A swing radius mark is a visible boundary on or around heavy equipment, like an excavator or crane, that shows where the machine’s upper body rotates. Everything inside that boundary is a danger zone where a worker can be struck, crushed, or pinned between the rotating superstructure and another object. These marks exist for one reason: to keep people from walking into a space that can kill them in seconds.
Why the Swing Radius Is Dangerous
Excavators, cranes, and similar machines have an upper structure (the cab, boom, and counterweight) that sits on a base and rotates, sometimes a full 360 degrees. As the upper body swings, it creates a moving arc that sweeps across the surrounding area. The gap between the rotating superstructure and the machine’s lower carrier, or between the superstructure and nearby walls, vehicles, or structures, becomes a pinch point. A person caught in that gap can be crushed with no warning and no time to escape.

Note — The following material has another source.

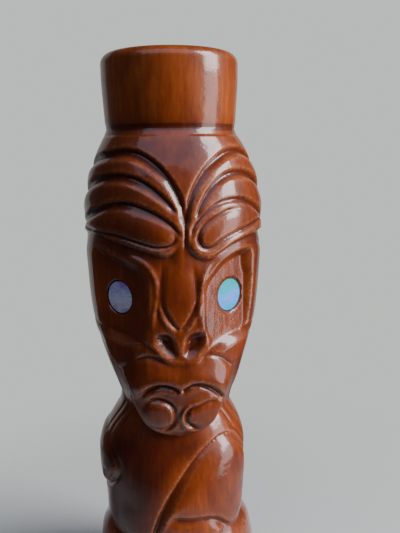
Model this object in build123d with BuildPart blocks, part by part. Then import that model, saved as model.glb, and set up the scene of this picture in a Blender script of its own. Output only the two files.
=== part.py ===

OSHA considers being caught between the rotating superstructure and the carrier or another object a recognized serious hazard in the excavation and construction industries. The danger is not just from the boom or bucket at the front of the machine. The counterweight at the rear of the cab swings outward when the operator turns, and it often extends well beyond the tracks or wheels of the base. Workers standing behind or beside the machine may not realize they are inside the swing path until it is too late.
What the Mark Actually Looks Like
The specific form of a swing radius mark depends on the job site and what is practical to set up. OSHA’s standard for work area control (found in 29 CFR 1926.1424) requires employers to erect and maintain control lines, warning lines, railings, or similar barriers that mark the boundaries of the hazard area around rotating equipment. In practice, this often means orange or yellow caution tape, traffic cones arranged in an arc, temporary fencing, or physical barricades placed on the ground at the outermost reach of the machine’s swing.
When it is not feasible to put barriers on the ground or attach them to the equipment, the employer must use a combination of warning signs and high-visibility markings on the machine itself. Signs typically read something like “Danger: Swing/Crush Zone.” The markings on the equipment, often bright paint or reflective tape, highlight the specific areas of the superstructure that pose a strike or crush risk. Every worker on or near the equipment must be trained to understand what those markings mean.
What Employers Are Required to Do
Federal regulations place two main obligations on employers when a rotating superstructure creates a foreseeable risk of striking or pinching a worker.
- Training: Every employee assigned to work on or near the equipment must be trained to recognize struck-by and pinch/crush hazard areas created by the rotating superstructure. This is not optional and applies to all “authorized personnel,” not just the operator.
- Physical boundaries: The employer must erect and maintain control lines, warning lines, railings, or similar barriers that clearly define the hazard zone. Only when the employer can demonstrate that ground-level or equipment-mounted barriers are not feasible can they substitute warning signs and high-visibility markings instead.
The key detail here is that signs and paint on the machine are the fallback, not the default. The preferred approach is always a physical boundary on the ground that a worker can see before stepping into the zone. The exception exists for tight sites, trenches, or situations where barriers would interfere with the work, but the employer has to justify using it.
How to Read a Swing Radius Mark on Site
If you see cones, tape, or barricades arranged in a curve around a piece of equipment, that line represents the farthest point the rotating upper body can reach. Do not cross it while the machine is operating. Even if the cab is currently facing away from you, the operator can swing toward you at any moment, and the counterweight at the back of the cab sweeps the opposite direction simultaneously.
If the markings are on the equipment itself rather than on the ground, look for contrasting paint, reflective strips, or posted signs near the base of the machine. These identify the specific parts of the superstructure that create the crush zone. The area between those marked sections and the lower carrier, or between those sections and any nearby fixed object, is where the pinch hazard exists.
On a well-managed site, a spotter or signal person may also be stationed near the equipment to warn workers away from the swing path. But the swing radius mark is the passive, always-visible layer of protection. It works even when no one is watching, which is exactly when most of these injuries happen.